======== EXERCISE MATERIALS
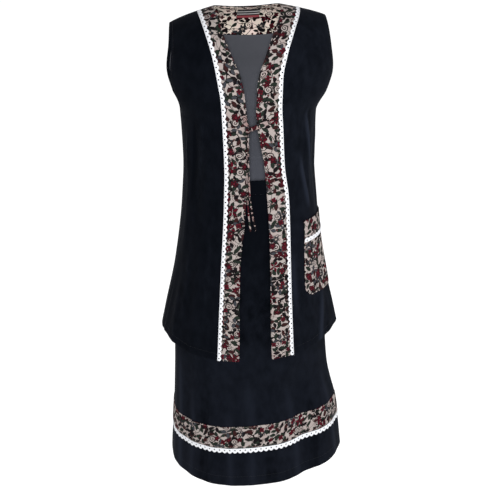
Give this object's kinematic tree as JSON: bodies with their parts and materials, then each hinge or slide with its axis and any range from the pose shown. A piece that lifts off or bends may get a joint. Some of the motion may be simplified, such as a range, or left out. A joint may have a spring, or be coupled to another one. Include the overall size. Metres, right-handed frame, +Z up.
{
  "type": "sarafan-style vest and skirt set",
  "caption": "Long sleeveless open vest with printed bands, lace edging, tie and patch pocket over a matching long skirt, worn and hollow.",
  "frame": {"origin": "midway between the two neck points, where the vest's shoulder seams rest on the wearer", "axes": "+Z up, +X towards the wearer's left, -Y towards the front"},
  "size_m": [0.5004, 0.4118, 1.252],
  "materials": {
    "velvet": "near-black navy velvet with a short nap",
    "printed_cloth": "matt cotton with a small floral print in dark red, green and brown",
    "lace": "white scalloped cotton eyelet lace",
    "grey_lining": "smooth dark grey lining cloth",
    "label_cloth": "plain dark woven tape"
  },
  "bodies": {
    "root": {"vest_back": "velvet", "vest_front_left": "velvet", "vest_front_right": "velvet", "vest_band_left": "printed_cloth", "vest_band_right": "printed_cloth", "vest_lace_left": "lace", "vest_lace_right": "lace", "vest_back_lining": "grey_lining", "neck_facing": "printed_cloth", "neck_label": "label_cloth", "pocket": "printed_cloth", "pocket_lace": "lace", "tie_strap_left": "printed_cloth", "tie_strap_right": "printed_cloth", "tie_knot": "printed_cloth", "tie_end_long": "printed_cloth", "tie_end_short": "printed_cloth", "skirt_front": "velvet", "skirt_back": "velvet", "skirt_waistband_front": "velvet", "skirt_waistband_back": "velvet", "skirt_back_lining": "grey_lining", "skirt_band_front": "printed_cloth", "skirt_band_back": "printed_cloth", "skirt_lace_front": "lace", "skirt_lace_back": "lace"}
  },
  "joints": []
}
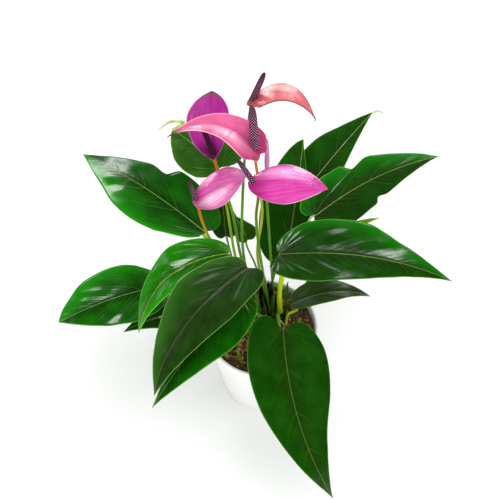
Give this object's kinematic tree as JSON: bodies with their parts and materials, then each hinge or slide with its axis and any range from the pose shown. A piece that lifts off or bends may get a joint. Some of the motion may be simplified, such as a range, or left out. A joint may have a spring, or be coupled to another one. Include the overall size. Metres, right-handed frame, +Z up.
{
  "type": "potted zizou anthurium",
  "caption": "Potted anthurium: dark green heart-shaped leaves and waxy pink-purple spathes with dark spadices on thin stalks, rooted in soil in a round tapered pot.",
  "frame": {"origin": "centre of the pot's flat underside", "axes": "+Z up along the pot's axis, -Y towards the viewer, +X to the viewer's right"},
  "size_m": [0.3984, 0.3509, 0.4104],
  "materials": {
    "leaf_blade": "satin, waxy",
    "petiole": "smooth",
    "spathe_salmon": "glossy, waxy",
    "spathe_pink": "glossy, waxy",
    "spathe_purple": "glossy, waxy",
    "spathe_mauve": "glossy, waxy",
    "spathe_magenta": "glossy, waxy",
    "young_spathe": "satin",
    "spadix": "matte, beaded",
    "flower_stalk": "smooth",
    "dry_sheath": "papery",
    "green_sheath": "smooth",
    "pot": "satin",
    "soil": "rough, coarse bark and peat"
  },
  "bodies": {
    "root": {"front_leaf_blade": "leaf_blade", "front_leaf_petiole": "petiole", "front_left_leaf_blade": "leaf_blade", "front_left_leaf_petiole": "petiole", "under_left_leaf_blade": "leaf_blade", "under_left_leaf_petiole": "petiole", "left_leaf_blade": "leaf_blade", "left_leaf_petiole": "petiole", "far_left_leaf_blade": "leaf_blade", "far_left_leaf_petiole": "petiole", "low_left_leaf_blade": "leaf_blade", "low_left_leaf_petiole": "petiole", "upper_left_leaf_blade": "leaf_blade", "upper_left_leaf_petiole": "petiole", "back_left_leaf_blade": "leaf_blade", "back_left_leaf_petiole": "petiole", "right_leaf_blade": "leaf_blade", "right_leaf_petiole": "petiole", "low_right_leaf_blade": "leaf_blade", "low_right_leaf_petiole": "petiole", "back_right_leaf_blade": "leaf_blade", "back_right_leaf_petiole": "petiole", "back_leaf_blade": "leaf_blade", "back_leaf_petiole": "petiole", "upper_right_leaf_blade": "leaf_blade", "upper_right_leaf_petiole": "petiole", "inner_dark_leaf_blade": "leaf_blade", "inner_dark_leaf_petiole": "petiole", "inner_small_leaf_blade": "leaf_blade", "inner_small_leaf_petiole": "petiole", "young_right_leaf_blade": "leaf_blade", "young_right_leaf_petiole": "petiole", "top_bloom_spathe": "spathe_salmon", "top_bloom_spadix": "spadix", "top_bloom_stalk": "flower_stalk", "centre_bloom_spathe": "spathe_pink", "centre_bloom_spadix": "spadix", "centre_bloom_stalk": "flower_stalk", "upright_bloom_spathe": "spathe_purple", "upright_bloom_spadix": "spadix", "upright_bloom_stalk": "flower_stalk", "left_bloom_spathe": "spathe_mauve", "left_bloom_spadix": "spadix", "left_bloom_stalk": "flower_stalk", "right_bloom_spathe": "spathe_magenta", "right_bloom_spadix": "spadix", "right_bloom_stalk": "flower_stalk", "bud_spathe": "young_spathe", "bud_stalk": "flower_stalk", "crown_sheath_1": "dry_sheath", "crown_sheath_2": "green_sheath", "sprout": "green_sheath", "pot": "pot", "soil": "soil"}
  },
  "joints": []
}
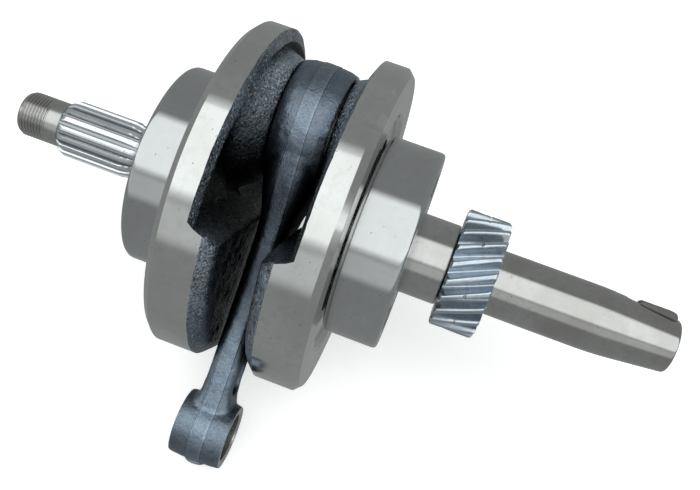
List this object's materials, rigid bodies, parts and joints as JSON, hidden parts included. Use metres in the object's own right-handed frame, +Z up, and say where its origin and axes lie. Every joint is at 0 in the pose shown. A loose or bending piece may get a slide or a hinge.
================
======== EXERCISE MATERIALS
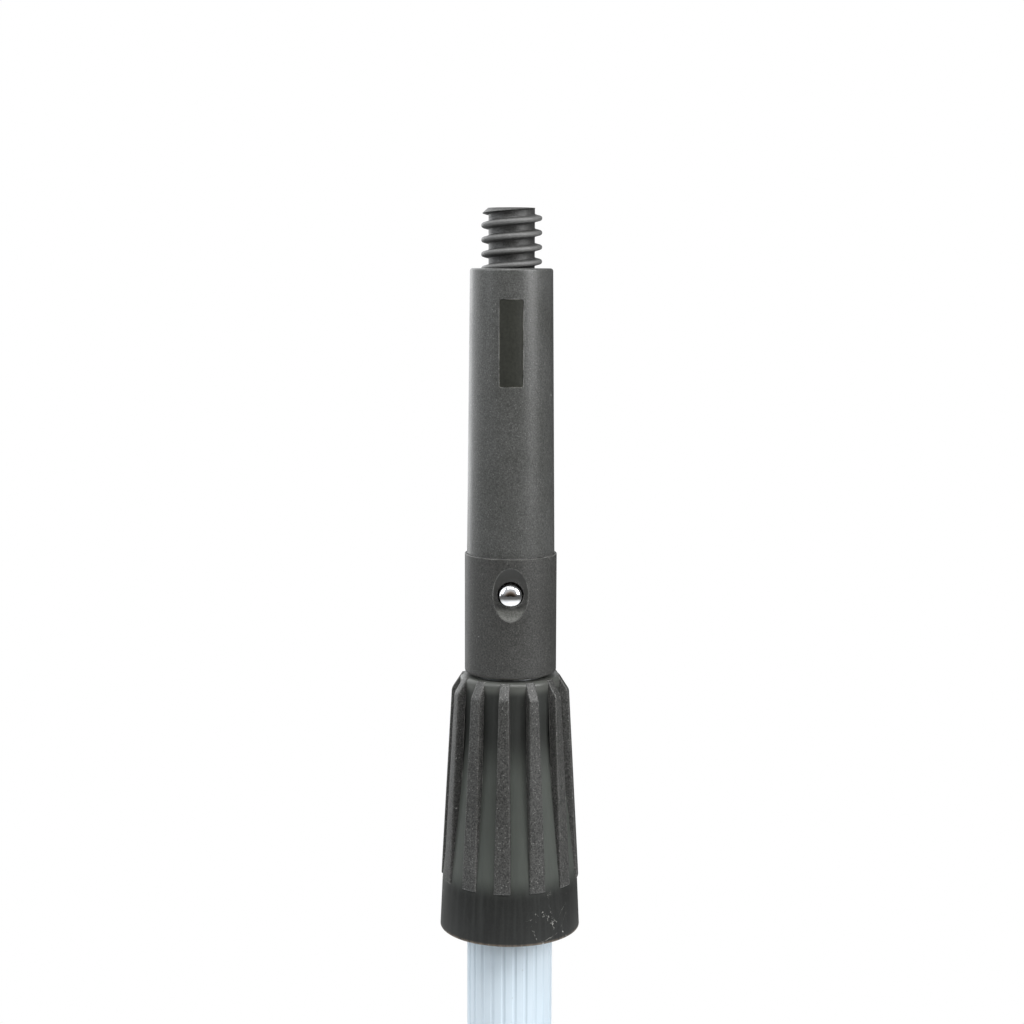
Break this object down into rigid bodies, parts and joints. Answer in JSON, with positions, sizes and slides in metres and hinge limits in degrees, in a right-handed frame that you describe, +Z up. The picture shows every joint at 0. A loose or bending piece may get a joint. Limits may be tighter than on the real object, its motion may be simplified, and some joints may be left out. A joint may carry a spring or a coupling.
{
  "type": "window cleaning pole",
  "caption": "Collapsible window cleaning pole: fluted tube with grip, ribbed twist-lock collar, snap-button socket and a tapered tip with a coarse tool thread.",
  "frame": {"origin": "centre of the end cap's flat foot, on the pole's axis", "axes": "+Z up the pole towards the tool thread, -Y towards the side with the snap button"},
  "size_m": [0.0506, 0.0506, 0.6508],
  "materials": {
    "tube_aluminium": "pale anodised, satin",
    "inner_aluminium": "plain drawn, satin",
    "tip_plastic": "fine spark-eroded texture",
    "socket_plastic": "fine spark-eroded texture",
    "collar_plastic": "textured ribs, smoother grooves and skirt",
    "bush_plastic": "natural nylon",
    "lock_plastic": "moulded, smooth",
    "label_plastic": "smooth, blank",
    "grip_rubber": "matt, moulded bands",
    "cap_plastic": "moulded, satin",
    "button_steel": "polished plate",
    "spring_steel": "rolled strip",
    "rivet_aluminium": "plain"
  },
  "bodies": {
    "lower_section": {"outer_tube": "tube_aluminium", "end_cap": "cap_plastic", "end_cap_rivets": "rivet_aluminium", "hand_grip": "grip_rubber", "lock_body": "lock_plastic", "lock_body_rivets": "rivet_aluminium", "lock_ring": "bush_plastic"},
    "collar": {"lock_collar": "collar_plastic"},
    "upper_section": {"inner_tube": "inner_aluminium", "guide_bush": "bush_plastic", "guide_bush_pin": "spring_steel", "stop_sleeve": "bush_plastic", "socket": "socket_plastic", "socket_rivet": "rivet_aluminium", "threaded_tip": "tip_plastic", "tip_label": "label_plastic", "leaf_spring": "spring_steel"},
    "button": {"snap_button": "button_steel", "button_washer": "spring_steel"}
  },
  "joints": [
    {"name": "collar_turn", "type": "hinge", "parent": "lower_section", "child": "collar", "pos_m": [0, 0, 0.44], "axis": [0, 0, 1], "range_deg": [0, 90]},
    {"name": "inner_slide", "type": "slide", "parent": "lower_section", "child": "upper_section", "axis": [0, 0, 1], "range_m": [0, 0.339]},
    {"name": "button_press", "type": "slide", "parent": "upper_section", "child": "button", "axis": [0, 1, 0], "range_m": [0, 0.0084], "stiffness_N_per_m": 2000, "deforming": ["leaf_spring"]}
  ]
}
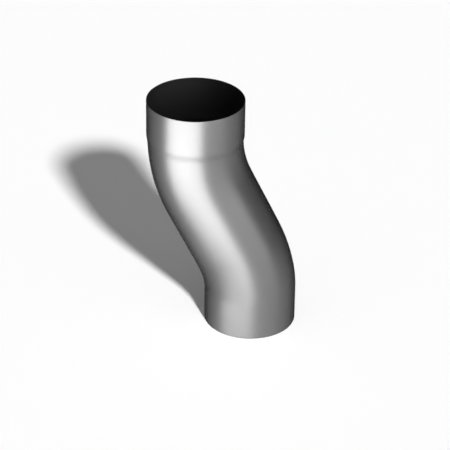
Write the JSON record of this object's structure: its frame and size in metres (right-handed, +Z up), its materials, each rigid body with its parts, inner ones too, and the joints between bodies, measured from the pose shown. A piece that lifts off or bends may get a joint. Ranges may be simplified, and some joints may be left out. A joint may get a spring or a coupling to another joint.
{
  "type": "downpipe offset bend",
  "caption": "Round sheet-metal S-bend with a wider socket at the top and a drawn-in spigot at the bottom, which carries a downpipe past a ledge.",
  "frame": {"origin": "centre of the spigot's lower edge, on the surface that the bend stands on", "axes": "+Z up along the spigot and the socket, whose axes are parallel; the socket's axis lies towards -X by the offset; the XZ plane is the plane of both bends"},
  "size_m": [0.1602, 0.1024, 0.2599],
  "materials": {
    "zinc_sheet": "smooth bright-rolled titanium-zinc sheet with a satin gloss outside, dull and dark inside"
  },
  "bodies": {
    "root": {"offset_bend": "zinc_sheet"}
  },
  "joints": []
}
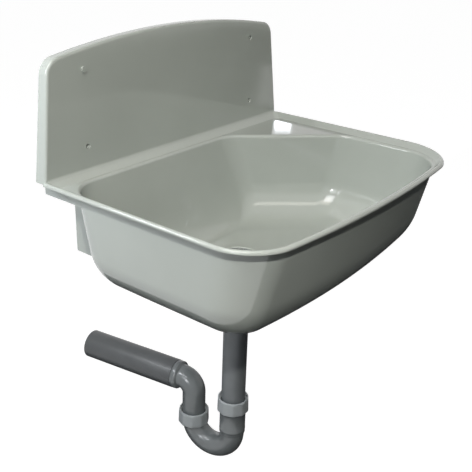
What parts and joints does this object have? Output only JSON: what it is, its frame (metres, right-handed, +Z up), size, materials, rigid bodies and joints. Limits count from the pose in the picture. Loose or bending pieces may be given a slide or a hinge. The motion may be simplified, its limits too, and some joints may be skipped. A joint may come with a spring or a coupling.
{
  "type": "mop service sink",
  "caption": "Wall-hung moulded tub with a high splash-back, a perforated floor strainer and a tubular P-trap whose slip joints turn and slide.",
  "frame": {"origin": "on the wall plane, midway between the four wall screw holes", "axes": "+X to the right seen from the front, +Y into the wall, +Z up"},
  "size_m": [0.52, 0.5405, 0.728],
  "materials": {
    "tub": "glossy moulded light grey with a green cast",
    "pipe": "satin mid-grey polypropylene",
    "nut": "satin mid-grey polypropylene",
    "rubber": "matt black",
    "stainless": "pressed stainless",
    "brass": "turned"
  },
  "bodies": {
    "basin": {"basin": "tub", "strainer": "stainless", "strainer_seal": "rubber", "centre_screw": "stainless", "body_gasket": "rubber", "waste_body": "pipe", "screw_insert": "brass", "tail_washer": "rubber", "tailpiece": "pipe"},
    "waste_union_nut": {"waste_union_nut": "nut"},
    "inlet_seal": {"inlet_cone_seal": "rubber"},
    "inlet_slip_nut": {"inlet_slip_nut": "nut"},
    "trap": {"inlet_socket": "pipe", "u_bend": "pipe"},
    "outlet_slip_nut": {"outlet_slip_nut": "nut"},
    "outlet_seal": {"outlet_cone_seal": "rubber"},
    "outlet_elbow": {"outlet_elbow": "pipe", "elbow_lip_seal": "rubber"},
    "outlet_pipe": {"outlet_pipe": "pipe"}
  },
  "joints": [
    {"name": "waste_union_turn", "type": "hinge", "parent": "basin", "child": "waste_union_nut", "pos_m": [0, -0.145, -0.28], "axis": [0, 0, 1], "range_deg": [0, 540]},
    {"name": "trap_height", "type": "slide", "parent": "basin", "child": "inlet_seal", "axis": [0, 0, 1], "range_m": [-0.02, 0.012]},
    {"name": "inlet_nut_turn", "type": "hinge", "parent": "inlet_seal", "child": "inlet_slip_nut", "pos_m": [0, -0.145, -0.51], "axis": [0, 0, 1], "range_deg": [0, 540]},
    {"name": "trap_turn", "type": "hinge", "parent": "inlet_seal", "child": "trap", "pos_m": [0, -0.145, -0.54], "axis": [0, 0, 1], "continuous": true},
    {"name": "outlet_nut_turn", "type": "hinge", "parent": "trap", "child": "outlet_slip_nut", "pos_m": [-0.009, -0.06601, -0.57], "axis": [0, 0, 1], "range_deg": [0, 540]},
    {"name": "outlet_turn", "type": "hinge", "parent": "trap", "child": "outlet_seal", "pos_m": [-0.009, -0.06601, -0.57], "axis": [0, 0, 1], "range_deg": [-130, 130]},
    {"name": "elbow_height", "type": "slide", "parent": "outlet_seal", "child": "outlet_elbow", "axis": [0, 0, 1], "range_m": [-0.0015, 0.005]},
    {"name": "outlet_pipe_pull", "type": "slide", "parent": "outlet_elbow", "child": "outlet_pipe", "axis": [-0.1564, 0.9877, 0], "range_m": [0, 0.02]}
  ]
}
================
======== EXERCISE MATERIALS
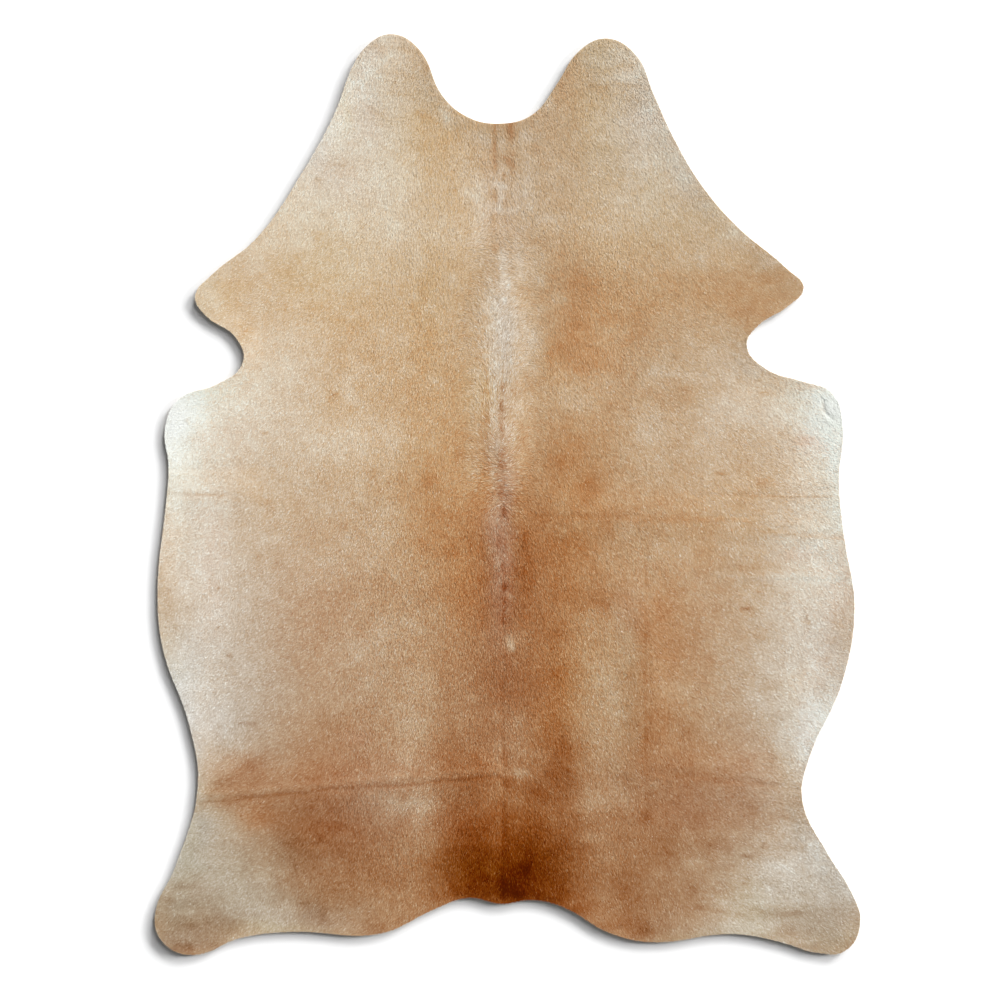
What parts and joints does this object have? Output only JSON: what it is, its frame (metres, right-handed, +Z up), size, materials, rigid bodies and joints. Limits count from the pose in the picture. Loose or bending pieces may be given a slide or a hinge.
================
> **PROBLEM REQUIREMENTS**
Every line holding "where" should be copied out.

> **SOLUTION FOR THIS EXERCISE**
  "frame": {"origin": "midway between the two neck points, where the vest's shoulder seams rest on the wearer", "axes": "+Z up, +X towards the wearer's left, -Y towards the front"},
List this object's materials, rigid bodies, parts and joints as JSON, hidden parts included. Use metres in the object's own right-handed frame, +Z up, and say where its origin and axes lie. Every joint is at 0 in the pose shown. A loose or bending piece may get a slide or a hinge.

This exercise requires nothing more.